パートナーと共闘し勝利を目指す、プロレスならではの試合形式であるタッグマッチ。棚橋弘至&オカダ・カズチカの"両巨頭"が奇跡の合体を遂げたことで新日本プロレスのタッグ戦線は、さらなる盛り上がりを見せるといわれている。だが、そうした風評にキッパリと異を唱えるのが、タッグリーグ戦2連覇を果たしたEVIL&SANADA組だ。

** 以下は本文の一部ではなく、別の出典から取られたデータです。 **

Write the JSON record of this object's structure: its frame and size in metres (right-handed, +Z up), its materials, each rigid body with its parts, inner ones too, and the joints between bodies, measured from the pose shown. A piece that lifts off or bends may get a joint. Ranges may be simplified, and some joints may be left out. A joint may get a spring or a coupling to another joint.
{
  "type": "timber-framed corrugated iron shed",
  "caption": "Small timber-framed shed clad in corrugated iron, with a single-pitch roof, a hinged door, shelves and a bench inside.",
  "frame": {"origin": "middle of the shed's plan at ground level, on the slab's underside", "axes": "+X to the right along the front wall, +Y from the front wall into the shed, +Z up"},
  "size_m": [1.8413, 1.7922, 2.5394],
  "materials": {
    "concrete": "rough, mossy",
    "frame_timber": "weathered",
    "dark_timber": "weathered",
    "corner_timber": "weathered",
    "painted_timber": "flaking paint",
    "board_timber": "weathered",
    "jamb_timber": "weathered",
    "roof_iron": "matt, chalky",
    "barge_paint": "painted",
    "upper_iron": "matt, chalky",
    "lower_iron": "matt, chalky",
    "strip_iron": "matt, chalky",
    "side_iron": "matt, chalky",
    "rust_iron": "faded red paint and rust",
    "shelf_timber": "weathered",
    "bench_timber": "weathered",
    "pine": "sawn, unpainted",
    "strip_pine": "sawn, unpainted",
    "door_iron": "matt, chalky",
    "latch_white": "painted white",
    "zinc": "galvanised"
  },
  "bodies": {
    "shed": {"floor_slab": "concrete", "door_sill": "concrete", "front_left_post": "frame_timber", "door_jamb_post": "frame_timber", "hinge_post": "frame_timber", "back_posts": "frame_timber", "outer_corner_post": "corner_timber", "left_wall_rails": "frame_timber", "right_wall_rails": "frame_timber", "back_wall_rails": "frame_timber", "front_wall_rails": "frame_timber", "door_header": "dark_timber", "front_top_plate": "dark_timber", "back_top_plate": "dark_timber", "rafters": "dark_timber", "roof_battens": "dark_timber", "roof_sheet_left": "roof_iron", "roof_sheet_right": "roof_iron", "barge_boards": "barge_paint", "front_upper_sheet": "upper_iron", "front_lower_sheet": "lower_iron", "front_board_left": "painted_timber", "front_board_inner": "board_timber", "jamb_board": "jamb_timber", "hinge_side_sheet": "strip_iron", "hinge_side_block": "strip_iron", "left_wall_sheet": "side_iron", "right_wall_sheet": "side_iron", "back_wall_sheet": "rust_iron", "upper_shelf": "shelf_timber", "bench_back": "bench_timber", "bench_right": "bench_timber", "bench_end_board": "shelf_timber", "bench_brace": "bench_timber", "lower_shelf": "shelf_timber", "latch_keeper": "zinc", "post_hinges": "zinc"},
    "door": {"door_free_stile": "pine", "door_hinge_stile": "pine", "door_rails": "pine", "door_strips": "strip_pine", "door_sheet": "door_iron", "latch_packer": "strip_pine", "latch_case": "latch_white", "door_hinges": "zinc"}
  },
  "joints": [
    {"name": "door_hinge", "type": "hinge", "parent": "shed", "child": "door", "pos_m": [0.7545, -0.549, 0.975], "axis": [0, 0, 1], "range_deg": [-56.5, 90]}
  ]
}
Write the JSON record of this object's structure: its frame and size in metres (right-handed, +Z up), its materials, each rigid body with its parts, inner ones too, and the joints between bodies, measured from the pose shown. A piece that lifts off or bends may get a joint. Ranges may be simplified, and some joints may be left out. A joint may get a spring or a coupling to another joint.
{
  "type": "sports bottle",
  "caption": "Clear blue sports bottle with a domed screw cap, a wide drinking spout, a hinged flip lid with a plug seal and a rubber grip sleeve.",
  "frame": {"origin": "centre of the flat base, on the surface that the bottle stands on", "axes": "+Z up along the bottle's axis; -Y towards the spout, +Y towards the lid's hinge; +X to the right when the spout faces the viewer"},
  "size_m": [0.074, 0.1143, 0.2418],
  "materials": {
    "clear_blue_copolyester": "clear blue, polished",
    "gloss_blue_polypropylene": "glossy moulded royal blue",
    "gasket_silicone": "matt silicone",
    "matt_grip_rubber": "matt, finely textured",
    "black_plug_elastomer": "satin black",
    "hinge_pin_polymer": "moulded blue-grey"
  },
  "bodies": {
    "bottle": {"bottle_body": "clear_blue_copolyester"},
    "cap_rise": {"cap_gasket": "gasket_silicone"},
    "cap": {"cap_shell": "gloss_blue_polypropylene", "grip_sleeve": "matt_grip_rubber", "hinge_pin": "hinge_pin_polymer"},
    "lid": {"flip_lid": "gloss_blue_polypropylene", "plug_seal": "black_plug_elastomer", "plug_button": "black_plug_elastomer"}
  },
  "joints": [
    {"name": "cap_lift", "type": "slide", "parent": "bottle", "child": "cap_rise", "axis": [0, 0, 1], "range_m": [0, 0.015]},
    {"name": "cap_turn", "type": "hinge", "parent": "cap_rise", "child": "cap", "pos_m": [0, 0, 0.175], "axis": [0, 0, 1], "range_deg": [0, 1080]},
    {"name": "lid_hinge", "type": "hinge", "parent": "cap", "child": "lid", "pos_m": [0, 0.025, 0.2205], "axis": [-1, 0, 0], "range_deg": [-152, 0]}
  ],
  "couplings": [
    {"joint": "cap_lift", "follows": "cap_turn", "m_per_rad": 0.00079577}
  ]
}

内藤哲也をリーダーに据えた、現在の新日本プロレスを代表する人気ユニットL・I・J(ロス・インゴベルナブレス・デ・ハポン)のなかでも、どちらかといえば陰の役割を担う存在となっていた感のあるEVILとSANADA。そんな彼らが、秘めていた真価を発揮するきっかけとなったのが、年末に開催されるタッグリーグ戦「WORLD TAG LEAGUE」だった。新日本マット屈指の頭脳派でもあるEVILと、身体能力を活かして直感で闘うSANADA。異なる2つの才能の融合は、2017年、2018年のリーグ戦連覇という快挙を生み、さらには個々の選手としての評価も大きく高めることとなった。だからこそ、原点であるタッグチームには格別のこだわりがあるという2人。はたしてEVIL、SANADAが追求するタッグの理想像は、どのようなものなのだろうか?

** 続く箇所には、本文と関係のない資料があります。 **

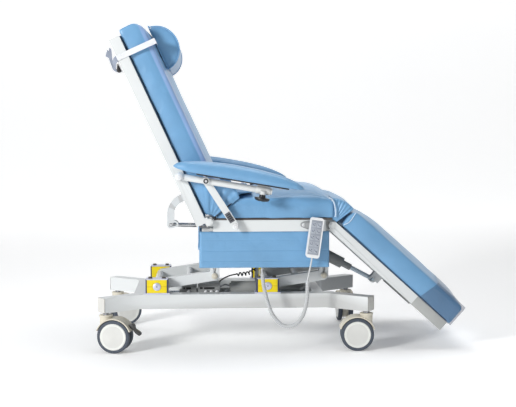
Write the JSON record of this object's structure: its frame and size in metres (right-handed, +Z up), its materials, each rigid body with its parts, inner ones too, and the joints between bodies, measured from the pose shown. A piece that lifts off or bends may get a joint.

棚橋&オカダ組は「1+1」を「2」にすることもできていなかった
─EVIL選手、SANADA選手ともに2018年は、ファンから見ても大きな飛躍の年になったという印象があります。まずは、昨年の活躍に関する感想から聞いてみたいのですが。
SANADA:確かに2018年はレスラー人生で、いちばん変化があった年かもしれないですね。具体的な話でいえば、敗れはしたもののオカダが持っていたIWGPヘビー級のベルトに挑戦(2月)してから勢いが増したというか。自己評価だけど、自分の理想とするプロレスに、かなり近づくことができた年だったと思います。
─EVIL選手とのタッグで、WORLD TAG LEAGUEを2連覇したことについては?
SANADA あのリーグ戦に関しては……、あのメンバーで優勝できなかったら、さすがにヤバいだろっていう感じだったんで(苦笑)。
EVIL 同感だな。とはいえ俺の場合、2018年はシングルの戦績に満足できないところがあったから、優勝できて一安心という気持ちがあったのも事実だよ。これからの展開を見据えてという意味では、まぁまぁ有意義な1年だったと言えるな。
─俺たちが優勝して当然だろ?という2人の気持ちはよくわかります。昨年のWORLD TAG LEAGUEに関していえば、SANADA選手も指摘しているように、タッグ再結成が話題となったゴールデン☆ラヴァーズ(ケニー・オメガ&飯伏幸太)や棚橋弘至、オカダ・カズチカといったドームの上位カードに入る選手の参加もありませんでしたから。そのあたりについての不満は、相当なものがあったのではと。
EVIL:不満というか「それでいいのか?」っていう気持ちは確かにあった。新日本のタッグ戦線、ひいてはIWGPタッグの価値をどう考えているのか……。
SANADA:まぁタッグチームとして、自分たちが最強っていう事実とは関係のない話なんですけどね。変な話、ゴールデン☆ラヴァーズや棚橋&オカダ組がリーグ戦に参加しなくて良かったなっていう感想もあるんですよ。
─それって、愉しみは後にとっておきたい的な?
SANADA:いや、むしろその逆で。リーグの公式戦とは別に彼らの試合が組まれていたじゃないですか。一応チェックしたんですけど、あんな感じなら闘わなくてよかったなって。
─それは、どちらのチームに関しても?
SANADA:棚橋&オカダ組に関して言えば、そもそもタッグチームとして成立してなかったですよね。互いの能力や持ち味を、タッグに活かしきれていなかった。
EVIL:まさに、そこだな。昔からタッグは1+1の力が何倍にもなるっていうだろ? でも奴らの試合は2にもなってなかった。せいぜい1.5ってところか。
SANADA:話題性がある2人だからって、面白くなるとは限らないという好例みたいな組み合わせでしたよね。年末の特番とかで、時々見かけるスペシャル・コラボみたいな感じ(笑)。